To actually estimate undistortion we will need to have a model to fit to our distorted image. Mathematically one of the simplest ways to describe a lens undistortion model is simply to use some form of spherically symetric function that operates on pixel coordinates. If we define our distorted pixels as $(u', v')$ our undistorted pixels as $(u, v)$ and the centre of image distortion as $(c_x, c_y)$ then we can write a general radially symmetric undistortion model as:

$$\begin{aligned} & r = \sqrt{(u' - c_x)^2 + (v' - c_y)^2} \\ & u = f(r) (u' - c_x) + c_x \\ & v = f(r) (v' - c_y) + c_y \end{aligned}$$

Where $f(r)$ is some 1D function of $r$ that we can use to model the required undistortion in the image.

There are many different possible functions that we could use for $f(r)$ but one of the simplest and most effective is a polynomial division model:

$$\begin{aligned} & d(r) = \frac{1}{1 + d_1 r^2 + d_2 r^4} \\ \\ & u = d(r) (u' - c_x) + c_x \\ & v = d(r) (v' - c_y) + c_y \end{aligned}$$

This polynomial division model is symmetric about the origin and has two parameters $d_1$ and $d_2$. By adjusting these parameters we can model a wide range of different amounts of distortion.

Estimating Distortion by Straighting Lines

One way to estimate the distortion in an image is to use straight lines. We can use the fact that straight lines in the 3D world should be straight in the image to estimate the distortion.

If we can evaluate how "straight-line-y" our image is then we can use this in a non-linear optmisation process to tweak our undistortion process until we have the most "straight-line-y" image, ie. the best possible undistorted image.

So how can we measure how full of straight lines an image is? Traditional computer vision and image processing folks will be well aware of the Radon transform and its discrete cousin the Hough transform. These are integral transforms that and are really interesting, the documentation on the Radon transform in `scikit-image` is here and is very much worth a read.

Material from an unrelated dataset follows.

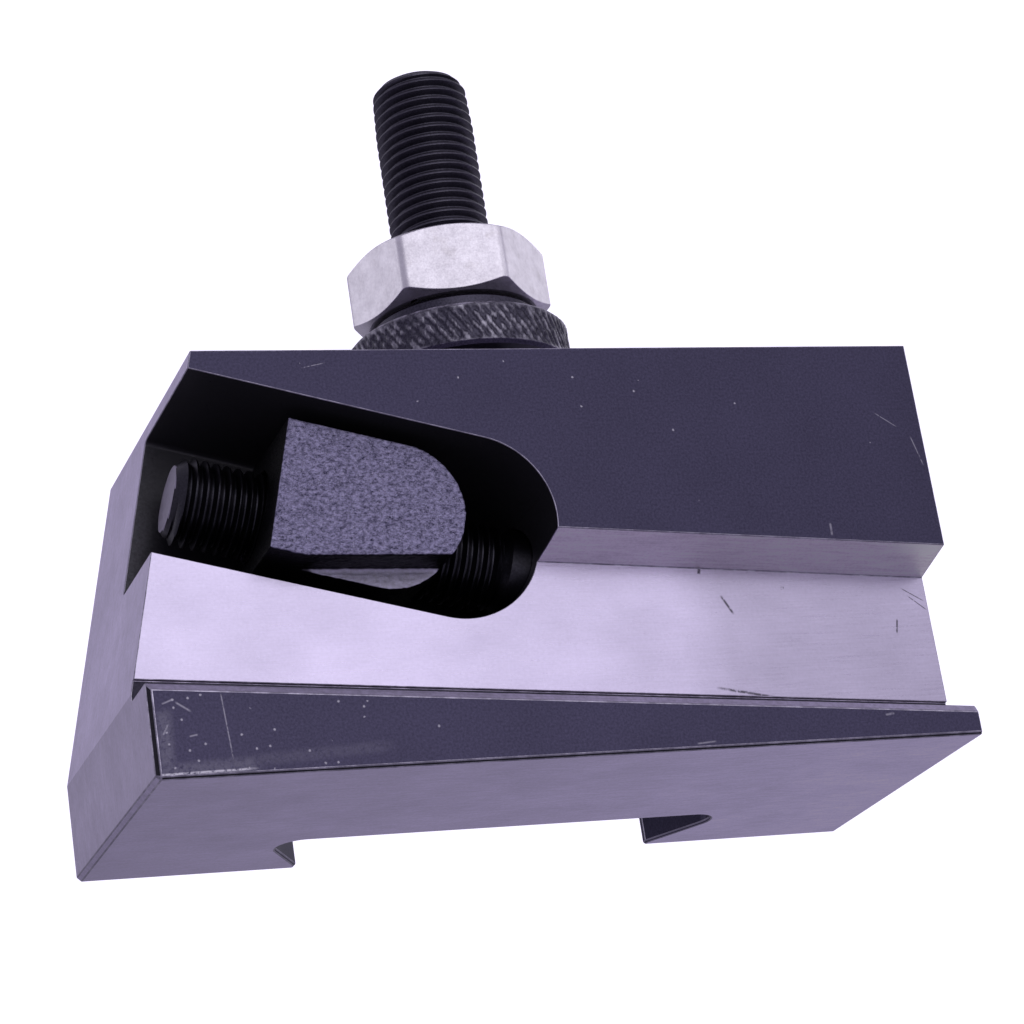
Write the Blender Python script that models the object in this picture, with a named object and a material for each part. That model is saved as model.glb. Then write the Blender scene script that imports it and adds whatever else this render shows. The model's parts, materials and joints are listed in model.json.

To detect lines in an image with these transforms, the first thing we need to do is to compute the edges of the image. My personal favourite way to do this is by convolution use the Sobel filter. The Sobel filter is a convolution filter that computes the gradient of the image. It's fast, easy to use and gives good results. Below is the original image and the result of applying the Sobel filter to it.

An image of a rubiks cube with wide angle lens distortion on the left and undistorted on the right. This kind of radial distortion is common in camera calibration for robotics.

The effect of convolving the distorted and the undistored images with the sobel operators. This gives a measure of the edge intensity at that spot in the image.

The following code is used to compute the edges and Radon transform of the images and plot the results.

                
    import cv2
    from skimage.transform import radon
    import matplotlib.pyplot as plt

    # Load the distorted and undistorted image
    distorted_image = cv2.imread('distorted_image.png', cv2.IMREAD_COLOR)
    undistorted_image = cv2.imread('undistorted_image.png', cv2.IMREAD_COLOR)
    distorted_image_gray = np.array(cv2.cvtColor(distorted_image, cv2.COLOR_BGR2GRAY), dtype=np.float64)
    undistorted_image_gray = np.array(cv2.cvtColor(undistorted_image, cv2.COLOR_BGR2GRAY), dtype=np.float64)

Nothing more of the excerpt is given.